(What the task requires) Print, exactly as written, every line from the first line of the records below through the line containing "# an orange", and nothing further.

(Source records)
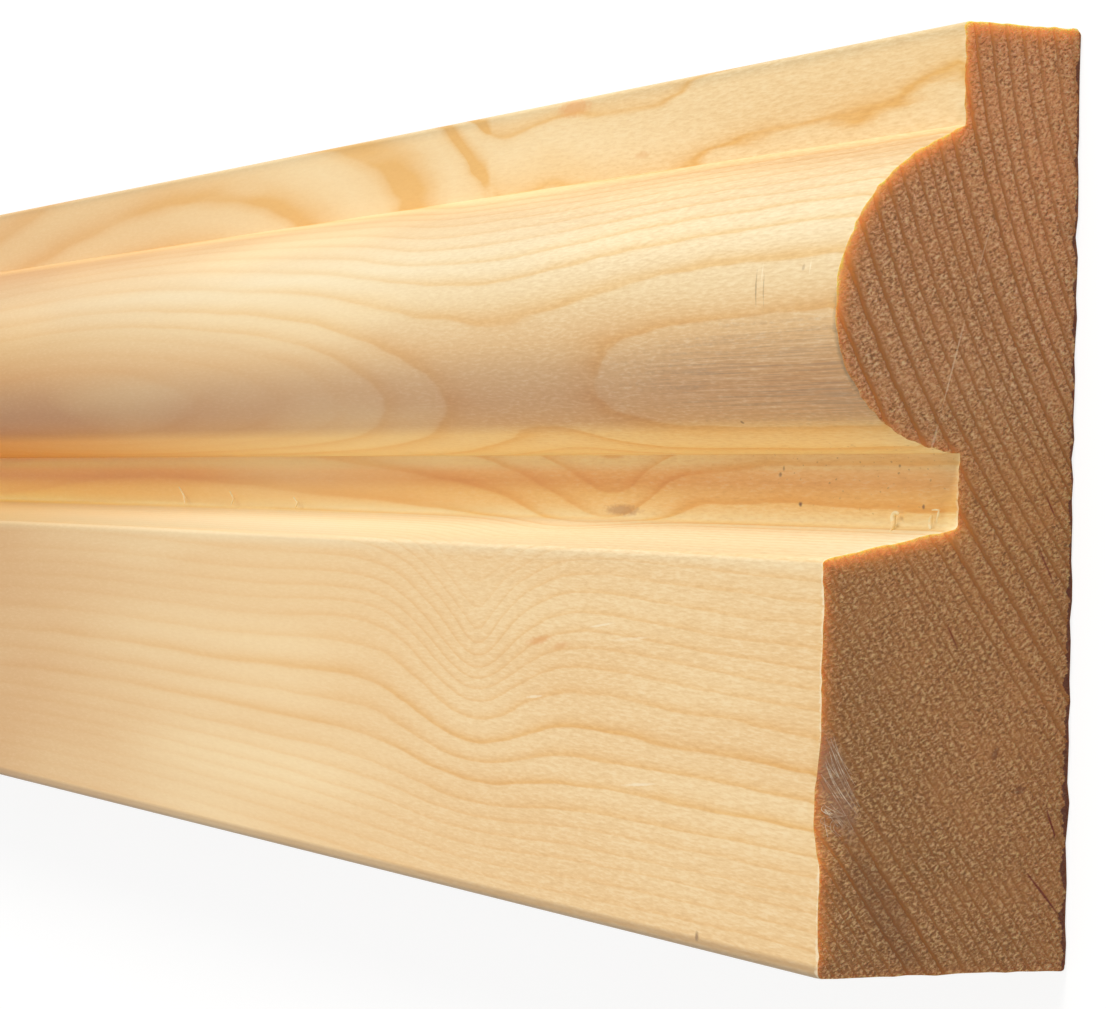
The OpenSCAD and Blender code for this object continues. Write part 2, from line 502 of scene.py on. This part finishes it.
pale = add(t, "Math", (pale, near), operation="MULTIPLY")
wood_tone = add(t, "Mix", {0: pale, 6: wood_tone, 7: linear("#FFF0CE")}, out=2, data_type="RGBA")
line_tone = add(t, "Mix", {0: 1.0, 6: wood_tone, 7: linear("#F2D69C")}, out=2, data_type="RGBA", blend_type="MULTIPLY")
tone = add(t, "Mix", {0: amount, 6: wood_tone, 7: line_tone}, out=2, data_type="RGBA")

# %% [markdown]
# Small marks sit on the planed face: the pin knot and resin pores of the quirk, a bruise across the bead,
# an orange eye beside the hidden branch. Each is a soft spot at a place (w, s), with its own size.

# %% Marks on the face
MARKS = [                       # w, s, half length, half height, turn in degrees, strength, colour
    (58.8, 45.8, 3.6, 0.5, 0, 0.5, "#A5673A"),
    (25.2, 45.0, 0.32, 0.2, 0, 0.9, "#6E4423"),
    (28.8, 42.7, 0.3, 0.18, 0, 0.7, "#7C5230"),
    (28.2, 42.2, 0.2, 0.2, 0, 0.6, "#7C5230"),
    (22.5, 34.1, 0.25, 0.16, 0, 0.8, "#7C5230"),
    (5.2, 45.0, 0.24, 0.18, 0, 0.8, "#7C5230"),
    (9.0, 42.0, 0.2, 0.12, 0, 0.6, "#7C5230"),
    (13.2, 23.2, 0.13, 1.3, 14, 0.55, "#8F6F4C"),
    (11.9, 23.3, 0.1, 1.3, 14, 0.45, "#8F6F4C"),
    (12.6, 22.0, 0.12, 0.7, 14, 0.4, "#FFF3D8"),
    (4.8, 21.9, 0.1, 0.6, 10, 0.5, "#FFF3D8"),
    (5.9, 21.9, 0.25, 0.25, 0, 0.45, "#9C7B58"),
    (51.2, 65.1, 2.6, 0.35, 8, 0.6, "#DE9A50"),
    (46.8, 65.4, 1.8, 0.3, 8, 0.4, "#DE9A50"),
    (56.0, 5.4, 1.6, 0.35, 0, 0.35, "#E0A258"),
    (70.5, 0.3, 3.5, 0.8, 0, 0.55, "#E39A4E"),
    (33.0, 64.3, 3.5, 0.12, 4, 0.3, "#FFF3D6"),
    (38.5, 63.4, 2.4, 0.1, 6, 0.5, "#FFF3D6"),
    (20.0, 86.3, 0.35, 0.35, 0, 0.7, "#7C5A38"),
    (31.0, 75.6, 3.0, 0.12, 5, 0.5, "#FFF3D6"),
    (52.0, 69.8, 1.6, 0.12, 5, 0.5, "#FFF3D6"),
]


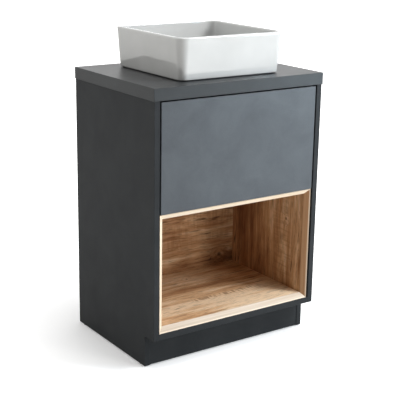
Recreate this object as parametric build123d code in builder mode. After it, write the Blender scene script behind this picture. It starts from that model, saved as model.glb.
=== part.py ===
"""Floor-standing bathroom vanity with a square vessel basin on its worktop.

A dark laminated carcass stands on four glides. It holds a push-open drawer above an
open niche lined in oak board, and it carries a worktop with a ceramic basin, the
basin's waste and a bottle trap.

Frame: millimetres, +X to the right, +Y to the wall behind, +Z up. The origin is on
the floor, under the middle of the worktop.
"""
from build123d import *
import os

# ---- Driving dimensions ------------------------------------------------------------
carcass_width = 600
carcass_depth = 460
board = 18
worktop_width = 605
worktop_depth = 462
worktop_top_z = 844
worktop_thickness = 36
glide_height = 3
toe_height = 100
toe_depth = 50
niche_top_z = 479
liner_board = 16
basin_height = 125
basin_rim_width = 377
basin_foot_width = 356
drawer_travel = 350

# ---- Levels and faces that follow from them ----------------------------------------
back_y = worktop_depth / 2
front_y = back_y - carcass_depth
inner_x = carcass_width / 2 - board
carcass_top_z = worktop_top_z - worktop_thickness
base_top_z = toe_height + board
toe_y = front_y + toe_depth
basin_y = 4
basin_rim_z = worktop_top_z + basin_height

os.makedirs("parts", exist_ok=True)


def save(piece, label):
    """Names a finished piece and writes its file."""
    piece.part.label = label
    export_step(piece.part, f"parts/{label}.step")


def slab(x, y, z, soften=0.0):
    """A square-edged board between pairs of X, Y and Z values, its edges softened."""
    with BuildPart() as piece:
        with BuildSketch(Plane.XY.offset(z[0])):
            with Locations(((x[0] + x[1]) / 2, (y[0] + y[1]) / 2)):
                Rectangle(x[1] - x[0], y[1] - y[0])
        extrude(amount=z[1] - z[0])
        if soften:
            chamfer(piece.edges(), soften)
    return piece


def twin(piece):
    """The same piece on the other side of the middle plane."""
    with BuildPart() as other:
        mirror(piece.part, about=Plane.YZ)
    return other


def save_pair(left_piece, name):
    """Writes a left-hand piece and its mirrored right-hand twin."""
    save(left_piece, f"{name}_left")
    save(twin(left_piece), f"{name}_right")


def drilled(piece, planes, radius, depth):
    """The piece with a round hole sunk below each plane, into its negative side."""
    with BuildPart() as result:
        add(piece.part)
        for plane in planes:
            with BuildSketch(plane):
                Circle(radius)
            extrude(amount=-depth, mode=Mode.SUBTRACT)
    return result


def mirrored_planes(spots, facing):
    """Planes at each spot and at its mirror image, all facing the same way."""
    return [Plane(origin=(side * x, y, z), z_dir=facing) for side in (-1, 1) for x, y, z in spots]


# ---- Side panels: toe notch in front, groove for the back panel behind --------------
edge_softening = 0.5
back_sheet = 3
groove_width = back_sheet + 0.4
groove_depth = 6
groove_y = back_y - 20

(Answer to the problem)
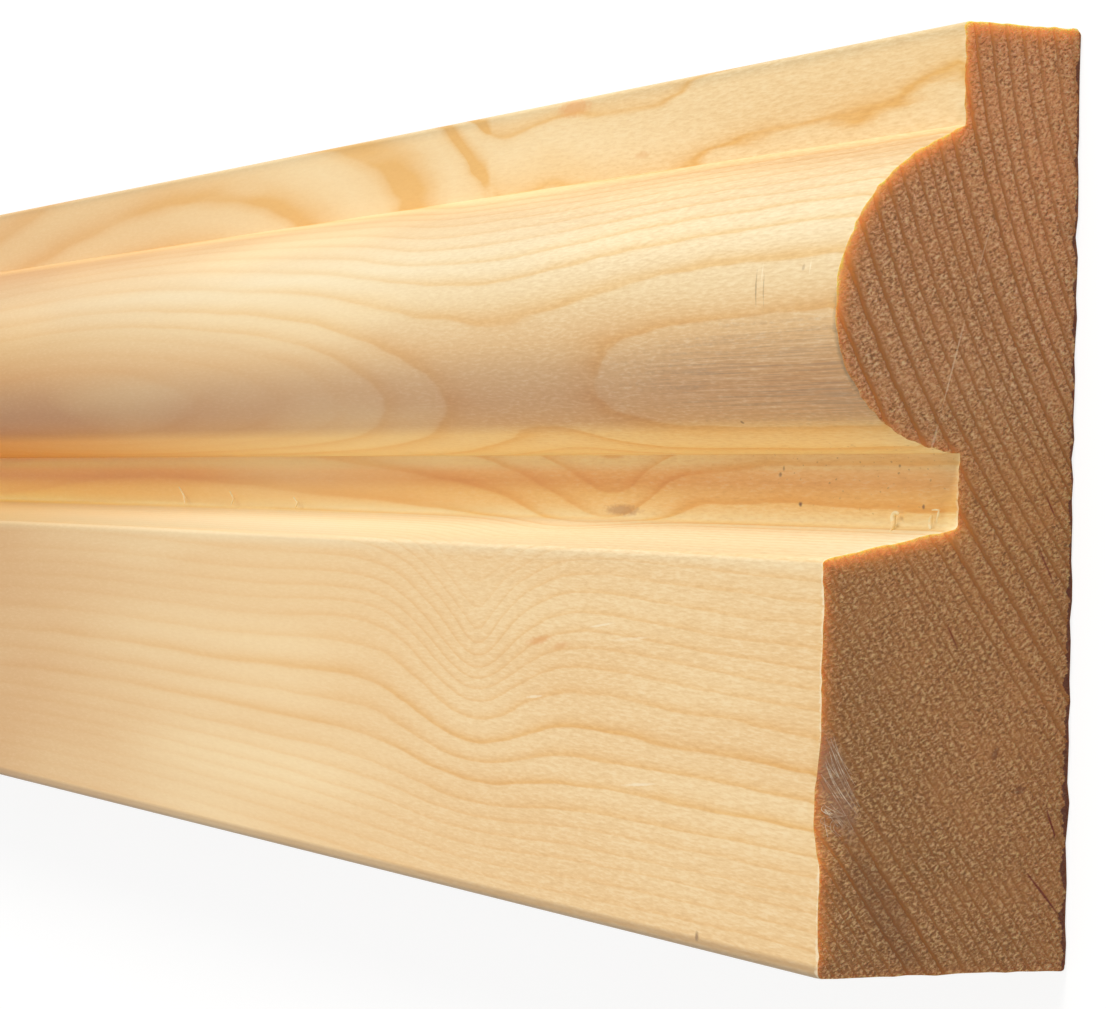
The OpenSCAD and Blender code for this object continues. Write part 2, from line 502 of scene.py on. This part finishes it.
pale = add(t, "Math", (pale, near), operation="MULTIPLY")
wood_tone = add(t, "Mix", {0: pale, 6: wood_tone, 7: linear("#FFF0CE")}, out=2, data_type="RGBA")
line_tone = add(t, "Mix", {0: 1.0, 6: wood_tone, 7: linear("#F2D69C")}, out=2, data_type="RGBA", blend_type="MULTIPLY")
tone = add(t, "Mix", {0: amount, 6: wood_tone, 7: line_tone}, out=2, data_type="RGBA")

# %% [markdown]
# Small marks sit on the planed face: the pin knot and resin pores of the quirk, a bruise across the bead,
# an orange eye beside the hidden branch. Each is a soft spot at a place (w, s), with its own size.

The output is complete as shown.